I read somewhere that the things that you are passionate about as a child, stay with you for life. They say it is similar to buying a computer: when young, the things you become passionate about go onto your hard drive, as you age and your tastes alter it is similar to buying software, but the hard disk info remains.
With me this is oh so true - images, aromas, sounds take me immediately back to an earlier time, the music, for example, of my early teens may not be great music, but oh does it affect me still! I only have to hear the opening bars of Daydream Believer by the Monkees, and I am back, 12 years of age, and all that it implies. I re-read books that I loved as a youngster, it is I accept a strange mix, Jennings is in there, as growing up on a council estate the tales of public school life fascinated me. How I longed for tuck boxes and dormitory life, tales of Nelson's time with Alexander Kent, the Bolitho novels' tales of sailing the seven seas held me in their sway, but there were also tales of The Man from Uncle mixed up with Gerald Durrell's weird family and love of animals.
To this day I read these books, but now I collect, when I can, signed 1st editions, so they are read and enjoyed with care.

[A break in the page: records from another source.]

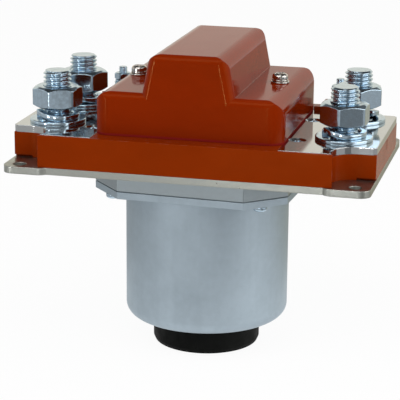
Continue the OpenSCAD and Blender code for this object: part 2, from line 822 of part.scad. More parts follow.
// Stainless shaft with a collar under the bush.
module shaft() {
  z0 = plunger_top - 14;
  z1 = z_bridge - bush_t - collar_t;
  color(silver)
    rotate_extrude()
      polygon([[0, z0], [shaft_r, z0], [shaft_r, z1], [collar_r, z1], [collar_r, z1 + collar_t],
               [shaft_r, z1 + collar_t], [shaft_r, shaft_top - 0.7], [shaft_r - 0.7, shaft_top],
               [0, shaft_top]]);
}

module shaft_bush() {
  z1 = z_bridge - bush_t;
  z2 = z_bridge + bridge_t + overtravel + 0.6;
  color(ivory)
    rotate_extrude()
      polygon([[shaft_r, z1], [7.2, z1], [7.2, z_bridge], [5.4, z_bridge], [5.4, z2], [shaft_r, z2]]);
}

module spring_retainer() {
  color(zinc)
    rotate_extrude()
      polygon([[shaft_r, spring_top], [9.6, spring_top], [9.6, spring_top - 1.2], [10.6, spring_top - 1.2],
               [10.6, spring_top + retainer_t], [shaft_r, spring_top + retainer_t]]);
}

module shaft_nut() {
  color(zinc) translate([0, 0, spring_top + retainer_t]) hex_nut(13, shaft_nut_h, shaft_r/thread_mean);
}

module return_spring() {
  color(steel)
    translate([0, 0, core_top - return_deep])
      coil_spring(4.2, 0.7, 7, return_deep + travel + gap + 10);
}

module contact_bridge() {
  color(copper)
    translate([0, 0, z_bridge]) linear_extrude(height = bridge_t) difference() {
      rrect(bridge_l, bridge_w, 4);
      circle(r = 5.46);
    }
}

module bridge_tips() {
  color(silver)
    at_corners(tip_at[0], tip_at[1]) translate([0, 0, z_bridge - tip_h]) cylinder(r = tip_r, h = tip_h);
}

module contact_spring() {
  color(steel)
    translate([0, 0, z_bridge + bridge_t])
      coil_spring(7.8, 1, spring_turns, spring_top - z_bridge - bridge_t);
}

rubber_cap();
can();
core_nut();
core_washer();
fixed_core();
guide_sleeve();
bobbin();
coil_winding();
coil_wrap();
coil_leads();
yoke_plate();
mounting_plate();
clamp_screws();
insulating_sheet();
base_block();
contact_plate_left();
contact_plate_right();
plate_screws();
fixed_tips();
power_studs();
flat_washers();
spring_washers();
power_nuts();
coil_studs();
coil_lower_nuts();
coil_flat_washers();
coil_spring_washers();
coil_nuts();
cover();
cover_flat_washers();
cover_spring_washers();
cover_screws();
stop_washer();
plunger();
shaft();
shaft_bush();
spring_retainer();
shaft_nut();
return_spring();
contact_bridge();
bridge_tips();
contact_spring();
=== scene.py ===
"""Looks of a direct-current contactor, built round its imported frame.

Metres in the scene and millimetres in the shapes, +Z up. The contactor stands on its rubber
foot at the origin, its base runs along X and its coil terminals are towards +Y.
"""

import json
import logging
import math
from dataclasses import dataclass
from enum import Enum
from functools import cached_property
from typing import Optional, Sequence

import bmesh
import bpy
import numpy as np
from mathutils import Matrix, Vector


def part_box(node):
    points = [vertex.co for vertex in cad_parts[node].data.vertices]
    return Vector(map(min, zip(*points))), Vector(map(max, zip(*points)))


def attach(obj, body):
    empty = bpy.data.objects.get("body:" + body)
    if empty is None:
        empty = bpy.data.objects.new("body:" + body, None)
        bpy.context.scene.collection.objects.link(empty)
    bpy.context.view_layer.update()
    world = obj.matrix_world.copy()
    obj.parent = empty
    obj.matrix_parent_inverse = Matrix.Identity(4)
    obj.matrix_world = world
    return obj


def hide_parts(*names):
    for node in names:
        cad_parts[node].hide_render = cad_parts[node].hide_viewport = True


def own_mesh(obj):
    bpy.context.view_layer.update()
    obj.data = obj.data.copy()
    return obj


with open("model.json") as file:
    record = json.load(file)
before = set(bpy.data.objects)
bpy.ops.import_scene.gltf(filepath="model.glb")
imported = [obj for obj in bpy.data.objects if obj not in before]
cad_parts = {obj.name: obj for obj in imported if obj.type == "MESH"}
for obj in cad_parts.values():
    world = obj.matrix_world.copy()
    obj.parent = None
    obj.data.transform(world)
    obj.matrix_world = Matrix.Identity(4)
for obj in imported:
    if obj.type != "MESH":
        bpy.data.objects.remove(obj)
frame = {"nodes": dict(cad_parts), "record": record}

Array = np.ndarray
# Radii and heights of points about Z, both of shape (rows, columns).
Rows = tuple[Array, Array]
Pair = tuple[float, float]
Triple = tuple[float, float, float]
Socket = bpy.types.NodeSocket
Outputs = bpy.types.bpy_prop_collection

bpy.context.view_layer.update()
LOG = logging.getLogger("contactor")
MM = 0.001
TURN = 2.0 * math.pi
# Radius in millimetres of the circle that closes a surface on its axis.
POLE = 1e-4


# Surfaces, with every length in millimetres.


@dataclass
class Patch:
    """A grid of points, rows by columns, that becomes quads.

    Attributes:
        points: Array of shape (rows, columns, 3); the last column joins the first.
    """

    points: Array

    def quads(self) -> Array:
        """Corner numbers: cell (i, j) joins (i, j), (i, j+1), (i+1, j+1), (i+1, j).

        Returns:
            Array of shape (cells, 4).
        """
        rows, cols = self.points.shape[:2]
        i, j = np.meshgrid(np.arange(rows - 1), np.arange(cols), indexing="ij")
        k = (j + 1) % cols
        cell = [i * cols + j, i * cols + k, (i + 1) * cols + k, (i + 1) * cols + j]
        return np.stack(cell, -1).reshape(-1, 4)

    def moved(self, x: float, y: float, z: float = 0.0, turn: float = 0.0) -> "Patch":
        """A copy turned about Z and then shifted.

        Args:
            x: Shift along X.
            y: Shift along Y.
            z: Shift along Z.
            turn: Turn about Z in degrees.

        Returns:
            The copy.
        """
        a = math.radians(turn)
        c, s = math.cos(a), math.sin(a)
        spin = np.array([[c, -s, 0.0], [s, c, 0.0], [0.0, 0.0, 1.0]])
        return Patch(self.points @ spin.T + np.array([x, y, z]))


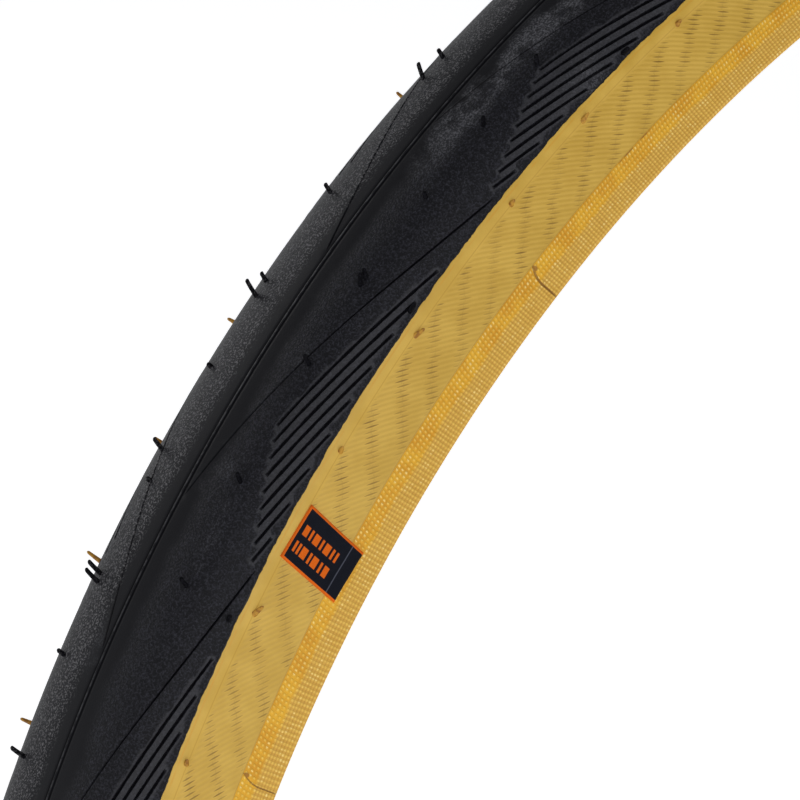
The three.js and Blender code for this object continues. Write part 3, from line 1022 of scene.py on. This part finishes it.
def build_label():
    """A woven tag across the foot of the side wall, a little rippled and raised along its fold."""
    skin = Skin()
    across = np.linspace(0, LABEL_WIDTH, 41)
    down = np.linspace(0, LABEL_HEIGHT, 57)
    x, y = (grid.T for grid in np.meshgrid(across, down))
    run = LABEL_RUN_TOP + (LABEL_RUN_FOOT - LABEL_RUN_TOP) * y / LABEL_HEIGHT + x
    arc = LABEL_TOP + y + LABEL_TILT * x
    ripple = 0.05 * np.sin(x * 1.1 + y * 0.5) + 0.04 * np.sin(y * 1.7 - x * 0.4)
    step = 0.12 * np.exp(-(((y - LABEL_FOLD) / 0.35) ** 2))
    rim = np.minimum.reduce([x, LABEL_WIDTH - x, y, LABEL_HEIGHT - y])
    rounding = np.sqrt(np.clip(rim / 0.25, 0, 1))
    top = LABEL_BASE + 0.12 + ripple + step + 0.28 * rounding
    places = np.stack([x, y], -1)
    for height in (top, LABEL_BASE):
        skin.add_grid(on_tire(run, arc, height), places)
    rim_lines = [(slice(None), 0), (slice(None), -1), (0, slice(None)), (-1, slice(None))]
    for line in rim_lines:
        upper = on_tire(run[line], arc[line], top[line])
        lower = on_tire(run[line], arc[line], LABEL_BASE)
        skin.add_grid(np.stack([upper, lower], 1), np.stack([places[line], places[line]], 1))
    skin.piece("bead_label", label_cloth(), "label_cloth")


# ---------------------------------------------------------------- stage, light and camera

def build_stage():
    """A wide pale floor, a millimetre under the ring."""
    below = (0, 0, cad_low.z - MM)
    bpy.ops.mesh.primitive_circle_add(vertices=96, radius=40, fill_type="NGON", location=below)
    floor = bpy.context.object
    floor.name = "floor"
    material = bpy.data.materials.new("pale_floor")
    material.use_nodes = True
    shader = material.node_tree.nodes["Principled BSDF"]
    shader.inputs["Base Color"].default_value = (0.92, 0.92, 0.93, 1)
    shader.inputs["Roughness"].default_value = 0.9
    shader.inputs["Emission Color"].default_value = (1, 1, 1, 1)
    shader.inputs["Emission Strength"].default_value = 0.62
    floor.data.materials.append(material)


def area_light(name, place, size, power):
    """A round soft lamp aimed at the arc in view."""
    lamp = bpy.data.lights.new(name, "AREA")
    lamp.shape = "DISK"
    lamp.size = size
    lamp.energy = power
    holder = bpy.data.objects.new(name, lamp)
    holder.location = place
    holder.rotation_euler = (LIGHT_AIM - Vector(place)).to_track_quat("-Z", "Y").to_euler()
    bpy.context.scene.collection.objects.link(holder)


def build_light():
    """A pale surround, brightest near the horizon, and two large soft lamps."""
    world = bpy.data.worlds.new("studio")
    world.use_nodes = True
    tree = world.node_tree
    background = tree.nodes["Background"]
    split = tree.nodes.new("ShaderNodeSeparateXYZ")
    tree.links.new(tree.nodes.new("ShaderNodeTexCoord").outputs["Generated"], split.inputs["Vector"])
    level = Signal(tree, split.outputs["Z"]).ramp(0.65, 0.1)
    tree.links.new((level * 0.8 + 0.22).socket, background.inputs["Strength"])
    background.inputs["Color"].default_value = (0.97, 0.985, 1.0, 1)
    bpy.context.scene.world = world
    area_light("key", (-1.5, -2.3, 1.5), 1.3, 19.5)
    area_light("back", (-0.4, 2.3, 1.0), 0.8, 7)


def build_camera():
    """The photograph's viewpoint: a long lens above and beside the ring, aimed at its upper left."""
    azimuth, elevation = math.radians(CAMERA_AZIMUTH), math.radians(CAMERA_ELEVATION)
    ahead = Vector((-math.sin(azimuth), math.cos(azimuth), 0))
    forward = ahead * math.cos(elevation) - Vector((0, 0, math.sin(elevation)))
    level = Vector((math.cos(azimuth), math.sin(azimuth), 0))
    above = level.cross(forward)
    c, s = math.cos(math.radians(CAMERA_ROLL)), math.sin(math.radians(CAMERA_ROLL))
    right, up = c * level + s * above, -s * level + c * above
    data = bpy.data.cameras.new("camera")
    data.sensor_width = SENSOR_WIDTH
    data.lens = SENSOR_WIDTH * FOCAL_SHARE
    data.clip_start = 0.01
    camera = bpy.data.objects.new("camera", data)
    turn = Matrix((right, up, -forward)).transposed().to_4x4()
    camera.matrix_world = Matrix.Translation(CAMERA_AIM - forward * CAMERA_DISTANCE) @ turn
    bpy.context.scene.collection.objects.link(camera)
    bpy.context.scene.camera = camera


# ---------------------------------------------------------------- the tire

build_camera()
build_tread()
build_sidewall("sidewall_skin_near", 1, NEAR_STEP_HAIRS)
build_sidewall("sidewall_skin_far", -1, FAR_STEP_HAIRS)
for side_name, side in (("near", 1), ("far", -1)):
    build_chafer("chafer_splice_" + side_name, side, SEAM_RUNS[0], SEAM_RUNS[1])
    build_chafer("chafer_strip_" + side_name, side, SEAM_RUNS[1], SEAM_RUNS[0] + ROUND)
    build_bead_core("bead_core_" + side_name, side)
build_casing()
build_belt("outer", -2.42, 0.9)
build_belt("inner", -2.87, -0.9)
build_label()
build_stage()
build_light()
bpy.context.scene.view_settings.view_transform = "Standard"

But back to the music. I mentioned the Monkees, I know I should get out more, but there it is! Anyway, Mike Nesmith, yes the one with the bobble hat, had not until this year performed in the UK for over 20 years. He quietly put together a low profile tour to test the audience reaction, just three venues Manchester, Glasgow and London, and yes, I got tickets, and was present at the Manchester School of music nice and early, enjoying a quiet drink in the bar, with about 40 minutes to go. I popped out to check the parking restrictions for my car, and whilst walking back a minibus pulled up at a side entrance and the man himself stepped out and walked past me into the building, being British I of course did not speak, but a small thrill none the less.
The concert was enjoyed by all, not the bobble-hatted youngster we remember, but, like myself ,a balding 60 odd year old, but for me, and the others present, wonderful all the same. He must have enjoyed the experience himself as subsequently he has toured in the US with great success.
So remember, nostalgia is to be basked in, jump in with both feet, enjoy reliving old memories and experiences. The books loved as a child are a great place to start, introduce Arthur Ransome to the grand-children, read again Malcolm Saville's Lone Pine Stories or Enid Blyton's enthralling world of Famous Five and Secret Seven. Dig out and listen again to The Monkees, Beatles, Dave Dee Dozy Titch et al, give your personal hard drive a dusting off, you might be pleasantly surprised, it might be rubbish - but you'll love it.